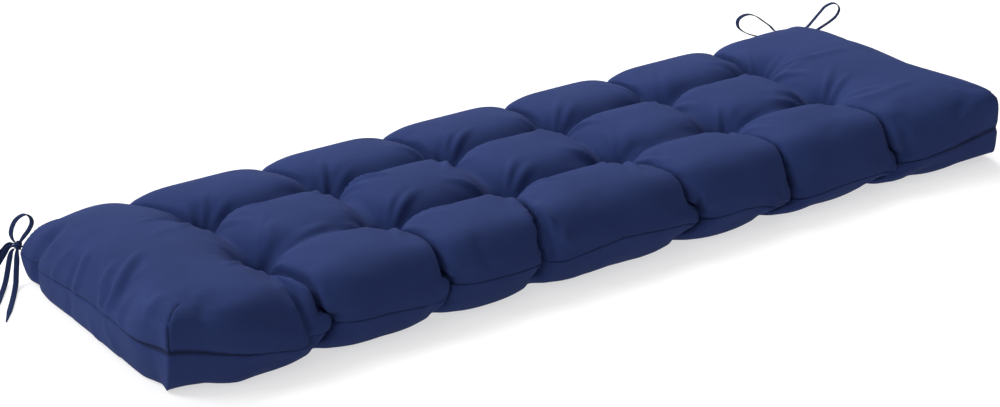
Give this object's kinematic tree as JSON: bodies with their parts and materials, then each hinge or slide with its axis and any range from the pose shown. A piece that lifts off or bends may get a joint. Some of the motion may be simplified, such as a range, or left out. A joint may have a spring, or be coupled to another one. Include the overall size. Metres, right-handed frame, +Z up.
{
  "type": "bench cushion",
  "caption": "Long tufted bench cushion in plain navy cloth, a filled pad drawn in by rows of tacks, with a tied fabric bow at each back corner.",
  "frame": {"origin": "centre of the cushion's plan, on the surface it rests on; the ties are left out of this centring", "axes": "+X along the cushion's length, +Y from the front long side to the back long side with the ties, +Z up through its thickness"},
  "size_m": [1.4276, 0.4955, 0.1074],
  "materials": {
    "cushion_fabric": "matte plain-woven cloth",
    "tie_fabric": "matte folded cloth strip"
  },
  "bodies": {
    "root": {"cushion": "cushion_fabric", "tie_left_knot": "tie_fabric", "tie_left_loop_up": "tie_fabric", "tie_left_loop_out": "tie_fabric", "tie_left_end_front": "tie_fabric", "tie_left_end_outer": "tie_fabric", "tie_right_knot": "tie_fabric", "tie_right_loop_in": "tie_fabric", "tie_right_loop_out": "tie_fabric", "tie_right_end_inner": "tie_fabric", "tie_right_end_outer": "tie_fabric"}
  },
  "joints": []
}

### Work to complete:
Find every line that holds "bodies" and copy it.

### Result of this exercise:
Give this object's kinematic tree as JSON: bodies with their parts and materials, then each hinge or slide with its axis and any range from the pose shown. A piece that lifts off or bends may get a joint. Some of the motion may be simplified, such as a range, or left out. A joint may have a spring, or be coupled to another one. Include the overall size. Metres, right-handed frame, +Z up.
  "bodies": {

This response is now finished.